Recently my students videotaped steel balls dropped three stories into a sand pit (to simulate asteroids forming craters, for an astronomy project). At normal shutter speed, the resulting impacts were just messy blurs of flying sand.
But at 1/2,000 sec., each field showed a crisp ring of sand particles, exploding in a complex and elegant pattern. A fast shutter speed will have the same effect on the videotape of a golf swing, for instance.
Be aware, however, that high shutter speeds don’t always provide the intended effect. For example: a passing race car moves exactly the same distance between fields, whether those fields are shot at 1/60 sec. or 1/2,000 sec. So the blur resulting from normal shutter speed can actually smooth the transition from field to field. At fast shutter speeds, by contrast, the sharper individual images can create an unrealistic strobe effect.
The second advantage of increasing shutter speed is that doing so also increases the size of the camera lens opening. Every time you double the speed, you open up the lens by one stop. If the automatic exposure system closes the lens to f22 at normal shutter speed, doubling the speed to 1/125 sec. opens the lens to f16; 1/250 sec drops the stop to f11, and so on. (Remember, the lower the f-stop number, the wider the lens opening.)
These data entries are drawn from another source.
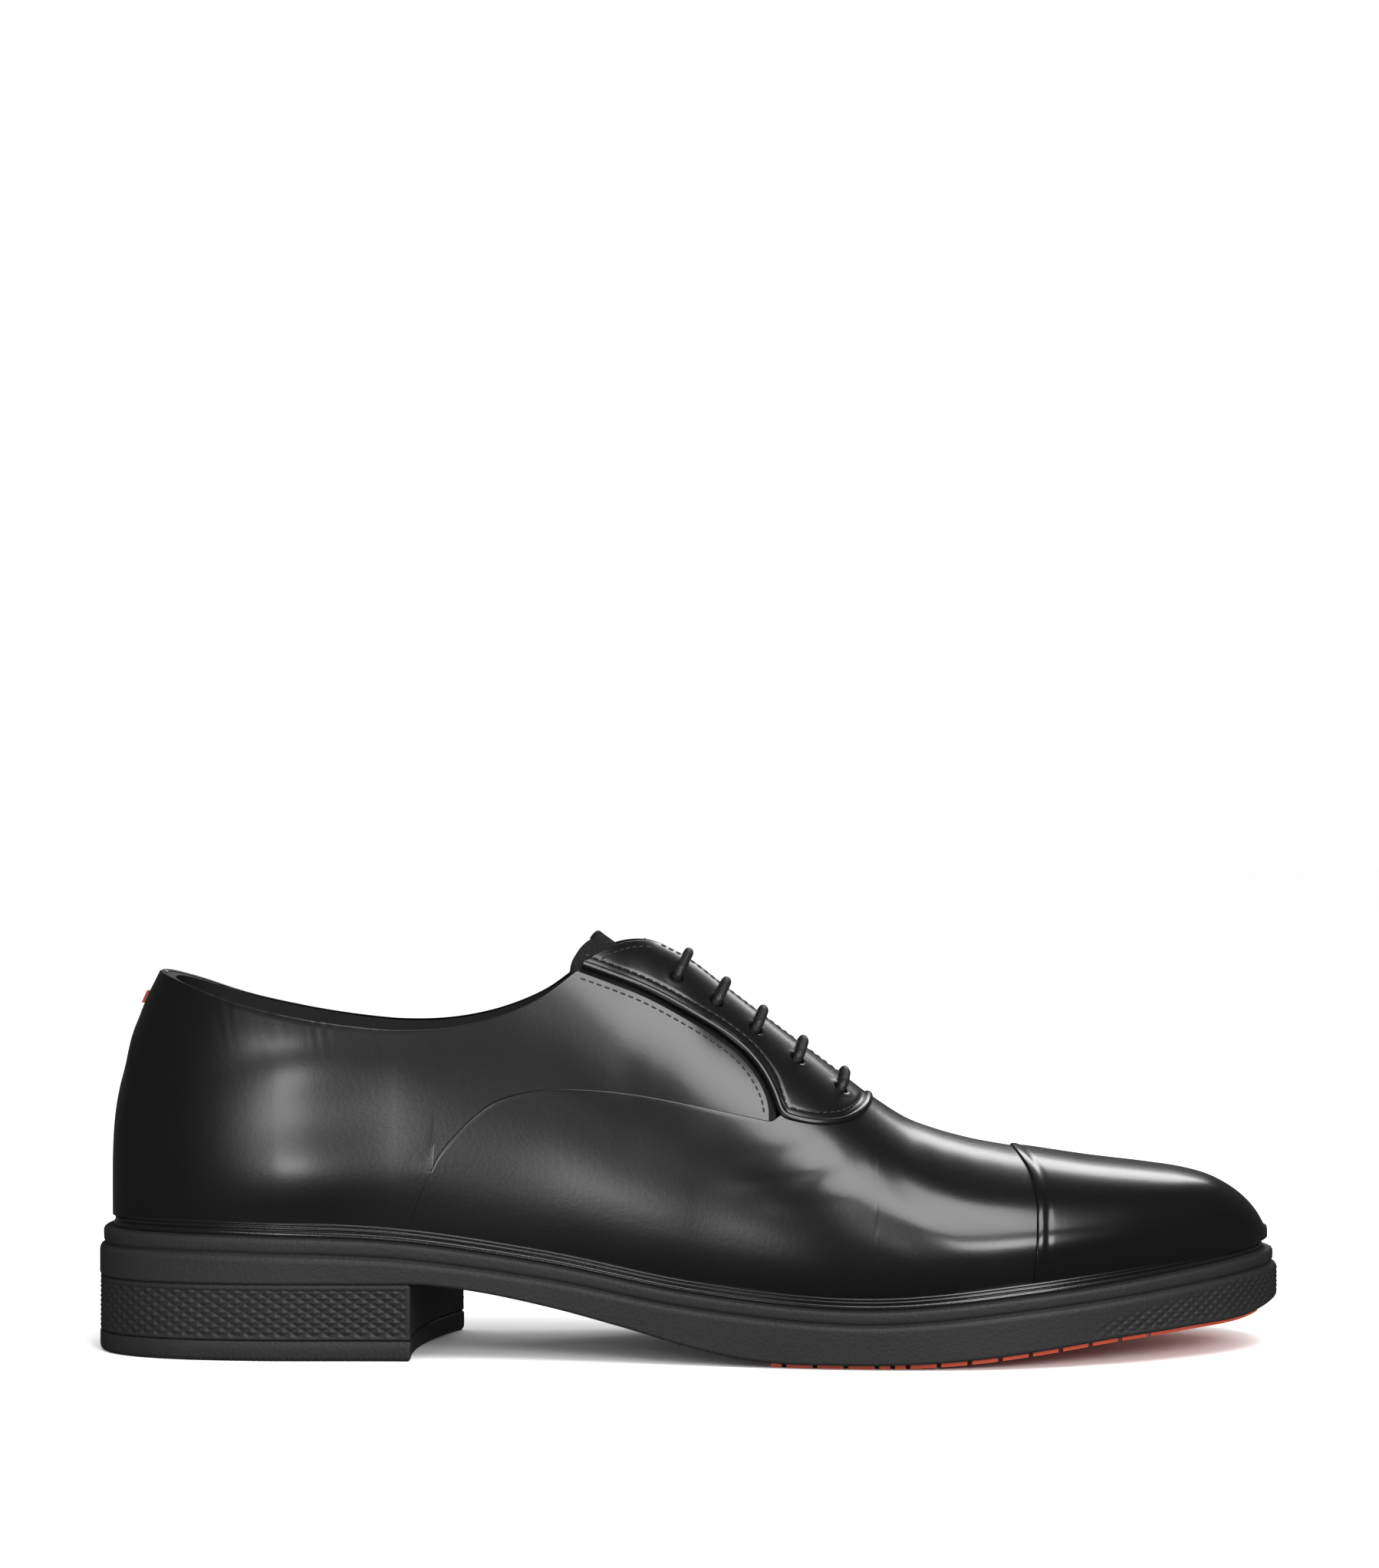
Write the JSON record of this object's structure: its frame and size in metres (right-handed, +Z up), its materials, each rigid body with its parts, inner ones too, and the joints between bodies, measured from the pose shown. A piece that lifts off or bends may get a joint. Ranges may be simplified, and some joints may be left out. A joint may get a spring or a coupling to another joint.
{
  "type": "oxford shoe",
  "caption": "Men's plain-cap oxford shoe with elasticated facings, round laces, rand, rubber sole and block heel.",
  "frame": {"origin": "on the floor, midway between heel edge and toe edge and midway across the sole", "axes": "+X towards the toe, +Y towards the inner (medial) side of this right shoe, +Z up"},
  "size_m": [0.3053, 0.1011, 0.1065],
  "materials": {
    "backing": "woven cotton backing",
    "board": "cellulose insole board",
    "cork": "cork filler",
    "eyelet_metal": "black lacquered metal",
    "foam": "closed-cell foam",
    "lace_cord": "round waxed black cord",
    "lining_leather": "matt dark lining leather",
    "polished_leather": "smooth polished box calf, near black",
    "rand_rubber": "glossy black rubber",
    "sole_rubber": "matt black rubber, fine grain",
    "steel": "spring steel",
    "stiffener": "pressed fibre sheet",
    "tab_thread": "orange thread",
    "textile": "black ribbed textile",
    "tread_rubber": "orange-red rubber"
  },
  "bodies": {
    "rearfoot": {"vamp": "polished_leather", "quarter_lateral": "polished_leather", "quarter_medial": "polished_leather", "facing_lateral": "polished_leather", "facing_medial": "polished_leather", "facing_piping": "polished_leather", "heel_counter": "stiffener", "vamp_backing": "backing", "facing_backing_lateral": "backing", "facing_backing_medial": "backing", "quarter_lining_lateral": "lining_leather", "quarter_lining_medial": "lining_leather", "heel_lining": "lining_leather", "vamp_lining": "backing", "gore_lateral": "textile", "gore_medial": "textile", "blind_eyelets": "eyelet_metal", "lace": "lace_cord", "tongue": "polished_leather", "tongue_lining": "lining_leather", "tongue_top": "textile", "back_tab": "tab_thread", "welt_rand": "rand_rubber", "outsole": "sole_rubber", "heel_block": "sole_rubber", "heel_top_piece": "sole_rubber", "tread_rear": "tread_rubber", "insole_board": "board", "filler": "cork", "shank": "steel", "footbed": "foam", "heel_cushion": "foam", "sock": "lining_leather"},
    "forefoot": {"toe_cap": "polished_leather", "toe_puff": "stiffener", "tread_front": "tread_rubber"}
  },
  "joints": [
    {"name": "ball_flex", "type": "hinge", "parent": "rearfoot", "child": "forefoot", "pos_m": [0.05, 0, 0.004], "axis": [0, -1, 0], "range_deg": [0, 25], "stiffness_Nm_per_rad": 2, "deforming": ["vamp", "vamp_backing", "vamp_lining", "outsole", "welt_rand", "insole_board", "footbed", "sock", "filler"]}
  ]
}
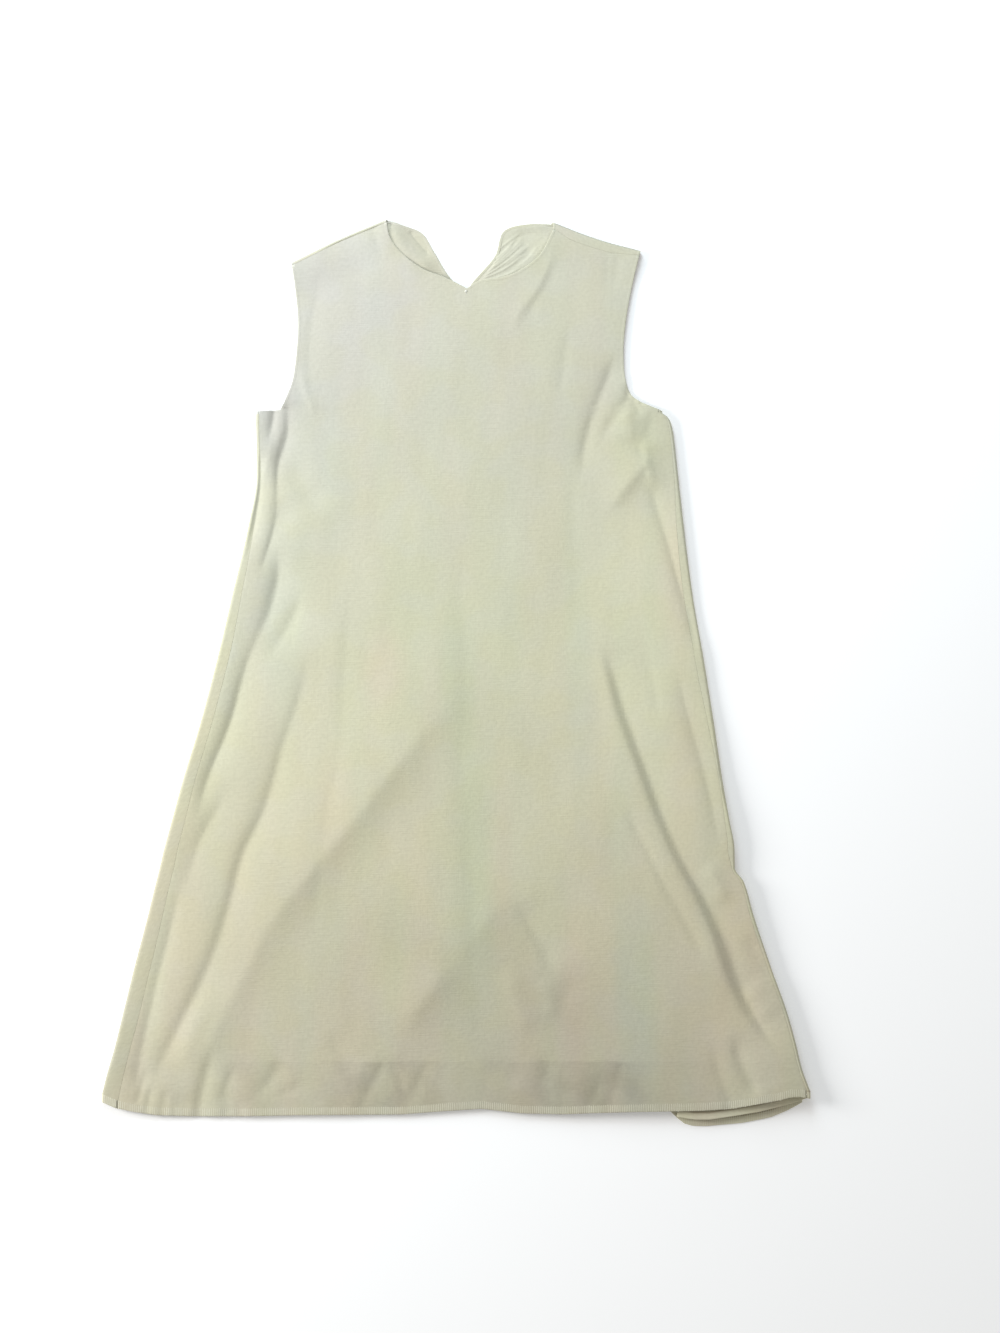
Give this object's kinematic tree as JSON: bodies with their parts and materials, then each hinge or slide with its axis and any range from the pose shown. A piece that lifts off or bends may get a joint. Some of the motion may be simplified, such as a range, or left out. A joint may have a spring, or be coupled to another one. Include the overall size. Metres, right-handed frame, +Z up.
{
  "type": "shift dress laid flat",
  "caption": "Sleeveless A-line shift dress laid flat, front up, with a notched round neck over a slit back neck.",
  "frame": {"origin": "centre of the bounding box on the plane of its underside, where the dress lies on a surface", "axes": "+X across the dress to the viewer's right, +Y from the hem to the shoulders, +Z up out of the surface and the front"},
  "size_m": [0.7282, 0.9692, 0.0124],
  "materials": {
    "front_cloth": "pale sage crepe with a soft sheen",
    "back_cloth": "pale sage crepe with a soft sheen",
    "binding": "rolled edge of the same crepe",
    "hem": "overlocked edge of the same crepe",
    "bead": "small off-white bead"
  },
  "bodies": {
    "root": {"front": "front_cloth", "back": "back_cloth", "neck_binding_front": "binding", "neck_binding_back_left": "binding", "neck_binding_back_right": "binding", "armhole_binding_front_left": "binding", "armhole_binding_front_right": "binding", "armhole_binding_back_left": "binding", "armhole_binding_back_right": "binding", "hem_edge_front": "hem", "hem_edge_back": "hem", "notch_bead": "bead"}
  },
  "joints": []
}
Why open the lens? Because doing so reduces the depth of focus. The wider the opening, the shallower the field in which objects are sharp. This is especially useful for throwing backgrounds out of focus in portrait and flower videography.
A Little Respect, Please
So that’s our quick review of underappreciated camcorder subsystems. You can make decent video programs without paying attention to the viewfinder, the microphone and that Phantom of the Camcorder, the shutter.
But the better you understand them, the better you can control them for more professional videomaking.